Now if you will excuse me, I think a hyena broke into our house and is now couching up a lung, or maybe it's just my kid, it's hard to say.


It's all a bunch of voodoo...

Growing up in my family I have heard and even been forced to try just about every home remedy, natural cure, and organic supplement. Around here, I call it all a bunch of voodoo. But if you ask my mom, colloidal silver will fix anything, my sister will tell you it's all about having the right combination of vitamins, and my ex-boyfriend will insists eating ten tons of garlic will cure any cold. I, on the other hand, am not falling for any of it. Which is why I was so glad to find this video clip on Yahoo today that denounces the popular cold remedy my ex-husband tried to get me to take whenever I was feeling a bit under the weather. I hate to tell you all, but I told you so...

Psstt... If the video doesn't want to play, go to this link here...

A pornographic tragedy...

The other night Mack and I took a little trip down to the local porn store to find something for our viewing pleasure. We had a good idea what we were looking for when we went in there. No anal, nothing loaded with blowjobs, and not to be racist, but no big black cocks giving it to white chiks. Twenty minutes later we left with one of those porns that had a story line, it was called "Corruption" and featured a bit about a man running for President. If you can't figure it out by now, he was corrupt, and ugly.

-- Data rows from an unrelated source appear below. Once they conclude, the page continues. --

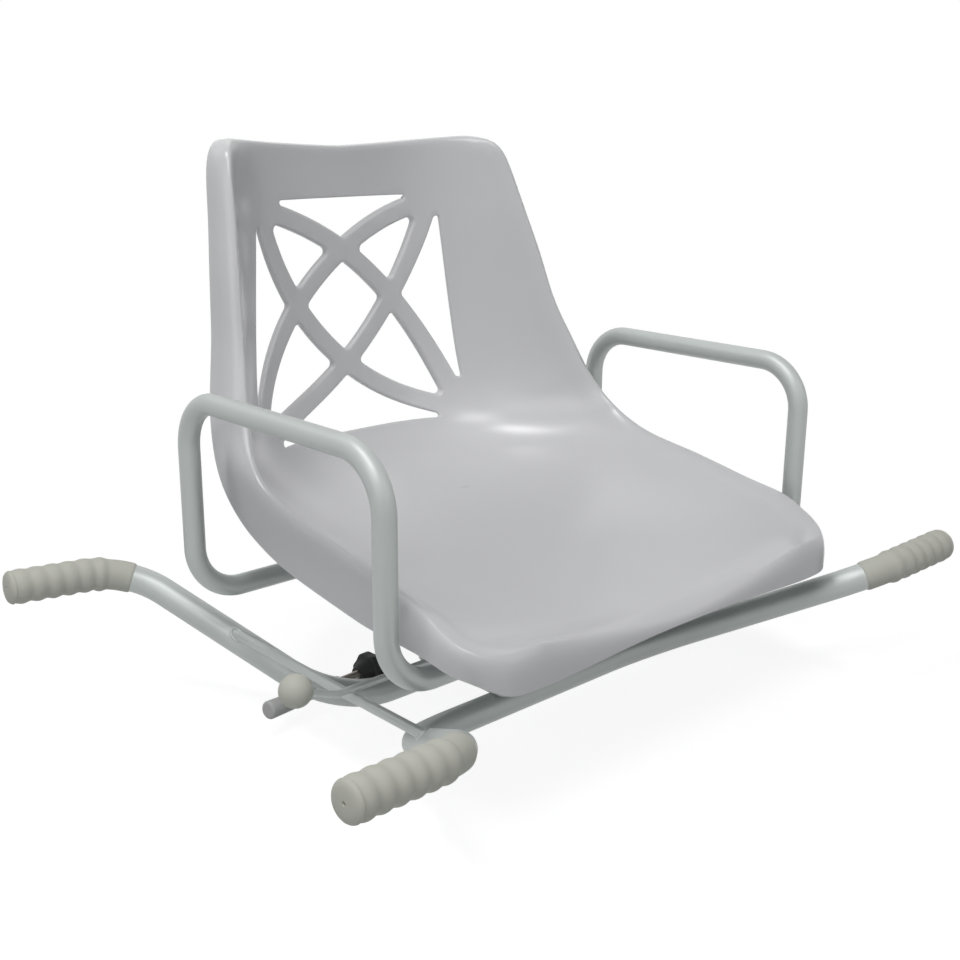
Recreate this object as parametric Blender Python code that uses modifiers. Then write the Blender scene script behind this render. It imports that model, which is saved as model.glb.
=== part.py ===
"""Swivel bath chair: a moulded seat that turns on a steel frame hung across a bath.

Metres, +Z up. The origin lies on the swivel axis, level with the underside of the frame.
The chair faces -Y, and its left and right sides are mirror images across the YZ plane.
"""

import math

import bmesh
import bpy
from mathutils import Matrix, Vector

# Clearances
SEAT_GAP = 0.0003
RUNNING_GAP = 0.0003

# Frame tubes: a level cross tube, two rising arms and two grips that toe out
TUBE_RADIUS = 0.0127
TUBE_WALL = 0.0015
CROSS_TUBE_Y = 0.0468
LOWER_CORNER_X = 0.1529
UPPER_CORNER = (0.2532, 0.2370)
UPPER_CORNER_RISE = 0.1041
GRIP_TIP = (0.3650, 0.2450)
GRIP_TIP_RISE = 0.1104
LOWER_BEND_RADIUS = 0.089
UPPER_BEND_RADIUS = 0.073
TUBE_SIDES = 12
BEND_STEP = math.radians(12.5)

# Brace rods between the front and the rear arms
BRACE_RADIUS = 0.0045
BRACE_ARM_SHARE = 0.52
BRACE_LIFT = 0.0033
BRACE_CUT_LENGTH = 0.120

# Grips: a plain cuff in the bend, then ribs, and a closed tip with a vent
GRIP_CUFF_RADIUS = 0.0140
GRIP_CREST_RADIUS = 0.0157
GRIP_GROOVE_RADIUS = 0.0143
GRIP_START_ANGLE = math.radians(25)
GRIP_CUFF_LENGTH = 0.023
GRIP_RIB_PITCH = 0.0142
GRIP_RIB_CREST_SHARE = 0.5
GRIP_STATION_GAP = 0.004
GRIP_TIP_THICKNESS = 0.0065
GRIP_SHOULDER = 0.0045
GRIP_SHOULDER_RADIUS = 0.0153
GRIP_TIP_ROUNDING = ((0.0016, 0.0135), (0.0000, 0.0086))
GRIP_VENT_RADIUS = 0.0018
GRIP_VENT_DEPTH = 0.0030

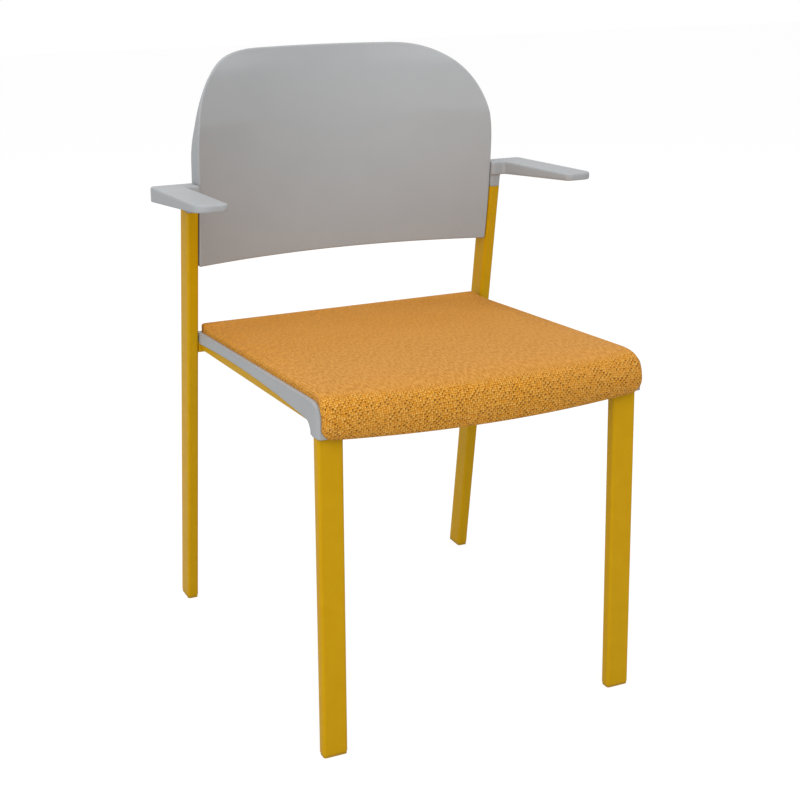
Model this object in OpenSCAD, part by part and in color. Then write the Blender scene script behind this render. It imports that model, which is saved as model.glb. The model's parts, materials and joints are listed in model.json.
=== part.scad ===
// Armchair on four legs: a bent steel frame, a moulded seat pan with an upholstered pad,
// a concave moulded back between the rear tubes, and moulded armrests plugged into them.
// Millimetres. X across the chair, the front faces -Y, Z up, the floor at Z = 0.

/* [Frame tube] */
// Wide side of the tube's section
tube_wide = 34; // [30:0.5:38]
// Narrow side of the tube's section
tube_thin = 17; // [15:0.5:19]
// Wall of the tube
tube_wall = 2; // [1.5:0.1:2.6]
// Outer corner radius of the tube's section
tube_corner_r = 4; // [3:0.5:6]

/* [Front legs and side rails] */
// Gap between each side rail and the pan's flank beside it
rail_side_gap = 0.75; // [0.3:0.05:1.5]
// Distance of the front feet ahead of the chair's middle
front_foot_ahead = 258; // [244:1:262]
// Angle by which each front leg runs out sideways
front_leg_splay = 0.57; // [0:0.05:1.2]
// Angle by which the front legs lean back
front_leg_rake = 1.55; // [0.5:0.05:2.5]
// Inside radius of the bend between leg and rail
leg_bend_r = 12; // [9:0.5:13]
// Height of the rail's centre line at the rear cross tube
rail_rear_z = 432.3; // [400:0.1:460]
// Angle by which the side rails rise to the front
rail_slope = 3.16; // [2:0.1:4]

/* [Rear legs] */
// Half the distance between the rear tubes, centre to centre
rear_leg_half = 240.25; // [236:0.25:252]
// Distance of the rear feet behind the chair's middle
rear_foot_behind = 273.8; // [260:0.1:280]
// Angle by which the rear tubes lean forward
rear_leg_lean = 8.07; // [7:0.1:9]
// Length of each rear tube from the floor to its open top
rear_tube_l = 643; // [620:1:665]

/* [Cross tubes] */
// Height of the rear cross tube's centre line below that of the rails
cross_drop = 2.8; // [2:0.1:6]
// Distance of the front cross tube ahead of the chair's middle
front_cross_ahead = 143; // [100:1:170]

/* [Feet] */
// Height of the glide below the tube's end
glide_h = 4; // [3:0.5:8]
// Step between the tube's side and the glide's side
glide_step = 0.8; // [0.3:0.1:1.5]
// Depth of the glide's plug inside the tube
glide_plug_l = 24; // [16:1:35]

/* [Seat pan] */
// Gap between the pan's sides and the rear tubes
pan_side_gap = 0.75; // [0.5:0.05:2]
// Distance of the pan's rear edge behind the chair's middle
pan_rear = 210; // [205:0.5:212]
// Distance of the pan's front apron ahead of the chair's middle
pan_front = 263.5; // [261:0.5:266]
// Wall of the pan's flanks and apron
pan_wall = 2.8; // [2:0.1:3]
// Thickness of the pan's plate above the rails
plate_t = 3; // [2.5:0.1:4]
// Width of the rim beside the pad
rim_t = 6.5; // [5:0.1:8]
// Width of the rim behind the pad
rear_rim_t = 3.8; // [3:0.1:4.5]
// Height of the rim at the pan's rear edge
rim_over_rail = 9.6; // [7:0.1:12]
// Angle by which the rim rises to the front
rim_slope = 3.75; // [3.2:0.05:4.2]
// Front to back length of the rim's bend down at the front
rim_bend_run = 30.5; // [24:0.5:34]
// Height of the rim's bend down at the front
rim_bend_drop = 17; // [12:0.5:22]
// Plan radius of the pan's front corners
pan_corner_r = 25; // [18:1:30]
// Height of the flank's foot below the rail's top at the front bend
foot_drop = 30.1; // [27:0.1:34]
// Front to back width of the flank's foot
foot_l = 23.5; // [18:0.5:27]
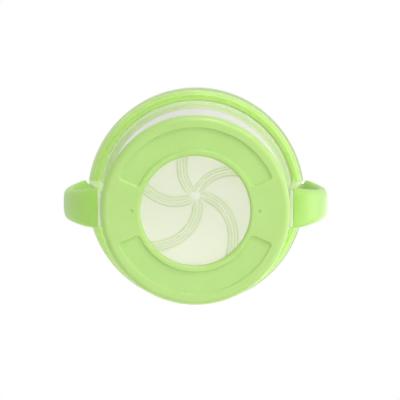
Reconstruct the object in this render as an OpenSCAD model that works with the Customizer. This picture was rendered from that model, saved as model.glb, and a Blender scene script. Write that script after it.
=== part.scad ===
// Two-handled toddler snack container, standing upright on its soft base ring.
// +Z is up, the origin is the middle of the underside and the handles lie along X.
// A clear cup carries a press-on lid: a collar that holds a soft membrane with five
// curved flaps, and a clear travel cover that snaps over the collar.

/* [Cup] */
// Height of the rim above the table
rim_z = 72; // [70:1:76]
// Outer radius of the wall where it meets the floor
foot_r = 37.4; // [36:0.2:38]
// Outer radius of the straight neck under the lid
neck_r = 43.6; // [42.6:0.2:43.8]
// Thickness of the wall
wall_t = 1.9; // [1.5:0.1:2.4]
// Thickness of the floor
floor_t = 2.2; // [1.8:0.1:3]
// Outer radius of the corner between wall and floor
foot_round = 5; // [4:0.5:6]

/* [Handle pads] */
// Width of the flat pads that the handles are bonded to
pad_w = 15.4; // [14:0.2:17]
// Distance of the pad's face from the axis at the lower handle root
pad_low_x = 42; // [41.4:0.2:43]
// Distance of the pad's face from the axis at the upper handle root
pad_high_x = 47.9; // [47:0.1:48]

/* [Base ring] */
// Largest radius of the soft ring round the foot
ring_r = 40.2; // [39.8:0.1:41]
// Height that the ring reaches up the wall
ring_h = 9.6; // [8:0.2:9.8]
// Thickness of the ring under the floor
ring_t = 2.2; // [1.8:0.1:2.6]
// Radius of the window that shows the clear floor
window_r = 23.2; // [20:0.2:24]
// Inner radius of the two sunken panels
panel_in_r = 25.8; // [25.6:0.1:28]
// Outer radius of the two sunken panels
panel_out_r = 35.2; // [33:0.1:35.6]
// Angle that each panel spans
panel_span = 134; // [100:1:140]
// Depth of the panels
panel_depth = 0.8; // [0.4:0.1:1]

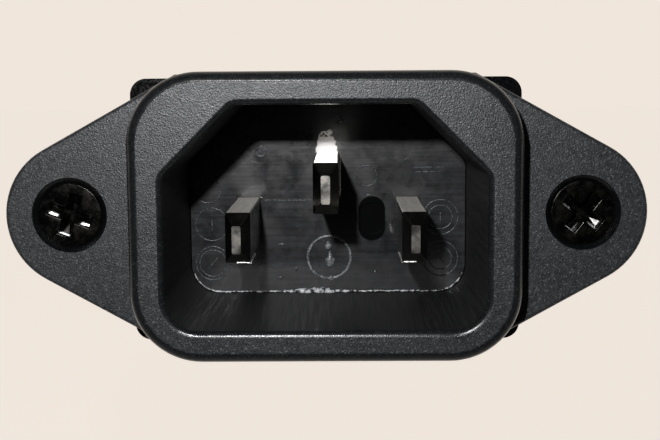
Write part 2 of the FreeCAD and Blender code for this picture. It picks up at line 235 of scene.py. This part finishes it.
def grain(tree, place, scale, detail=2.0, rough=0.5, stretch=(1, 1, 1)):
    """Cloudy noise; scale is in lumps a metre, and a small stretch draws it out."""
    spread = add(tree, "ShaderNodeMapping", {"Vector": place, "Scale": stretch}).outputs[0]
    wires = {"Vector": spread, "Scale": scale, "Detail": detail, "Roughness": rough}
    return add(tree, "ShaderNodeTexNoise", wires).outputs[0]


def relief(tree, height, depth, under=None):
    """Turns a height into a bump of the given depth in metres."""
    wires = {"Height": height, "Distance": depth, "Strength": 1.0}
    if under is not None:
        wires["Normal"] = under
    return add(tree, "ShaderNodeBump", wires).outputs[0]


shroud_finish, tree, shader, place = new_finish("eroded_black_polyamide")
axes = split(tree, place)
aside = reckon(tree, "ABSOLUTE", axes["X"])
above = reckon(tree, "ABSOLUTE", axes["Z"])
width_limit = recess_half_width + recess_margin
height_limit = recess_half_height + recess_margin
within_width = ease(tree, aside, width_limit, width_limit + recess_margin, 1, 0)
within_height = ease(tree, above, height_limit, height_limit + recess_margin, 1, 0)
past_mouth = ease(tree, axes["Y"], mouth_round_from, mouth_round_to)
inside = times(tree, times(tree, within_width, within_height), past_mouth)
behind_flange = ease(tree, axes["Y"], flange_back_from, flange_back_full)
behind_flange = times(tree, behind_flange, reckon(tree, "SUBTRACT", 1.0, inside))
off_hole = distance(tree, reckon(tree, "SUBTRACT", aside, ear_centre), above)
countersunk = ease(tree, off_hole, countersink_radius - countersink_blur, countersink_radius, 1, 0)
polished = reckon(tree, "MAXIMUM", reckon(tree, "MAXIMUM", inside, behind_flange), countersunk)
outside = reckon(tree, "SUBTRACT", 1.0, polished)
burnished = times(tree, ease(tree, axes["Y"], flat_face_end, burnish_start),
                  ease(tree, axes["Y"], burnish_fade, burnish_end, 1, 0))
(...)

When it comes to male porn stars, you can't expect too much. They are hired solely on cocktalent, looks have nothing to do with it. Take Ron Jeremy as a good example. He is the worlds most famous male porn star, and man, he is one ugly fuck, but he gets to fuck a lot of hot tail, so who's to judge?

That aside, this movie was full of everything we did not want. There was a black bodyguard screwing some white chick, almost every scene featured anal, and what was up with the blowjobs? These were not your normal blowjobs people. I wanted to throw up just watching it. I think I even saw one girl cry real tears of pain.
So, forty dollars later, we were very disappointed. And they won't let us return it. So what do people do with bad porn? Is there a place where people send their bad porn? Or maybe we can donate it to a good cause?


Dreaming of pixie dust..

I dreamed last night that a good friend of mine, Lindsay, and I had gone on a trip to India. While we were in India I ran into my good friend Tinkerbell. Tinkerbell gave me some pixie dust, which I proceeded to sprinkle on Lindsay and myself. We then flew above India, and saw the Taj Mahal, in the summer evening sky. It was magnificent.

Why can't I have more dreams like that?

A misunderstanding...

I was having a rather stressful evening the other night, it felt as though every one wanted to whine in my ear, and I hate it when people do that. So when Mack came over and started to pick on me I said, "I could use just a little slack."

And do you know what he did? He slapped me, and on the face! It didn't leave a mark, but it was hard enough to sting a bit. I looked up at him and asked what that was for. And he said I had asked for a "little slap."

This, ladies, is a perfect example of why men need to pay closer attention to the things coming out of our mouths.


Office Space...

I'm working here at Sun today, on a Saturday. Yes, tragic, I know. But as I was heading back to my desk I noticed something written on a dry erase board between a row of cubicles. It read, "Ah, yeah, were going to have to move you down to storage room B..."

It's nice to find a little humor in the work place. it just made my Saturday a bit brighter.